Direction: Look through the data for the string "axes". Copy every line where it is found.

--- begin ---

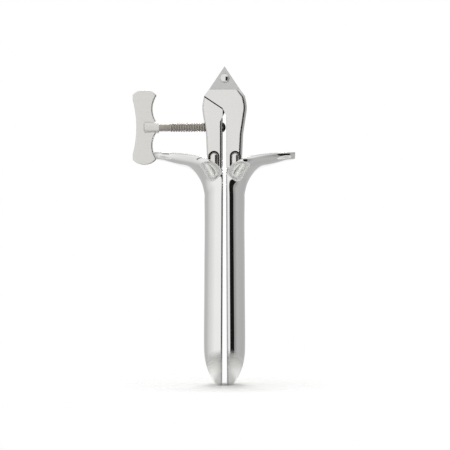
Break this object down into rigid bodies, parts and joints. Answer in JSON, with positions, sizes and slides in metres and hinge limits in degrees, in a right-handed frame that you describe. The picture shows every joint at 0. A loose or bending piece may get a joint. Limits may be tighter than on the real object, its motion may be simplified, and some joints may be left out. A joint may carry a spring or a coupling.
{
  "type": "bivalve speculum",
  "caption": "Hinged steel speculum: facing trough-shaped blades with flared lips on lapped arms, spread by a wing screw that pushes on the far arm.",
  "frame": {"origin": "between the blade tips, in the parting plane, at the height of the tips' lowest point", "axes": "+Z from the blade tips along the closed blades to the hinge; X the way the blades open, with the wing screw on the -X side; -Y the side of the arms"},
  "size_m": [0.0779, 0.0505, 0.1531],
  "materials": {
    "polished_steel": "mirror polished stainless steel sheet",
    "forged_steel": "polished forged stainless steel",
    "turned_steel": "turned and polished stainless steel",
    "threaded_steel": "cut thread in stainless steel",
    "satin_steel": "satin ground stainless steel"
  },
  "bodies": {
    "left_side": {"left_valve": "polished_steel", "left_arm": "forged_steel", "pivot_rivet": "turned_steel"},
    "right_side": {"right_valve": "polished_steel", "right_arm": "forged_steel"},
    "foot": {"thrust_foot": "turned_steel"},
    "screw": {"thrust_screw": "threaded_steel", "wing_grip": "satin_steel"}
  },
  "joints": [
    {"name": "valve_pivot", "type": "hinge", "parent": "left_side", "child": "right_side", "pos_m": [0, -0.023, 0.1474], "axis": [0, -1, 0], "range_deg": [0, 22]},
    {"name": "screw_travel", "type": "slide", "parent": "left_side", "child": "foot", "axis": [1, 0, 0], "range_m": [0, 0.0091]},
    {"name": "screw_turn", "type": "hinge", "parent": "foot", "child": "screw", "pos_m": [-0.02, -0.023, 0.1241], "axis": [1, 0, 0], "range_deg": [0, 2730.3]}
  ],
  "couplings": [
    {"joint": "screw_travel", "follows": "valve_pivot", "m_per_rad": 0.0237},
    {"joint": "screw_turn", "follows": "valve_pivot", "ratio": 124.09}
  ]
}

--- end ---
--- begin ---

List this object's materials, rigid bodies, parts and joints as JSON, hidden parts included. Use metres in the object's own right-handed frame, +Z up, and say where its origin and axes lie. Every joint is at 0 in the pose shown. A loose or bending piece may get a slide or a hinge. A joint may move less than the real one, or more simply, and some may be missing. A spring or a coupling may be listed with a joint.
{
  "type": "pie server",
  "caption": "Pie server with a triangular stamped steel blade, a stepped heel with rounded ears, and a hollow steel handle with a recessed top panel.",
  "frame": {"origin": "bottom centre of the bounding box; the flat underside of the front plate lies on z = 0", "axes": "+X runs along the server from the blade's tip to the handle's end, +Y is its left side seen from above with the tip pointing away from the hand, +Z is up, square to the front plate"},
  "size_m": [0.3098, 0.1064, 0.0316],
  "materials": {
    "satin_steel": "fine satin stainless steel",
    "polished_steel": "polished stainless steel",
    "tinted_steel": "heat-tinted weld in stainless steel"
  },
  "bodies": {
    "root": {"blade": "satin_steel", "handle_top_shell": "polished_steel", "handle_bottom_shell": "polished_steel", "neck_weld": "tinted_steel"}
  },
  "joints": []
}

--- end ---

Solution to this task:
  "frame": {"origin": "between the blade tips, in the parting plane, at the height of the tips' lowest point", "axes": "+Z from the blade tips along the closed blades to the hinge; X the way the blades open, with the wing screw on the -X side; -Y the side of the arms"},
List this object's materials, rigid bodies, parts and joints as JSON, hidden parts included. Use metres in the object's own right-handed frame, +Z up, and say where its origin and axes lie. Every joint is at 0 in the pose shown. A loose or bending piece may get a slide or a hinge. A joint may move less than the real one, or more simply, and some may be missing. A spring or a coupling may be listed with a joint.
  "frame": {"origin": "bottom centre of the bounding box; the flat underside of the front plate lies on z = 0", "axes": "+X runs along the server from the blade's tip to the handle's end, +Y is its left side seen from above with the tip pointing away from the hand, +Z is up, square to the front plate"},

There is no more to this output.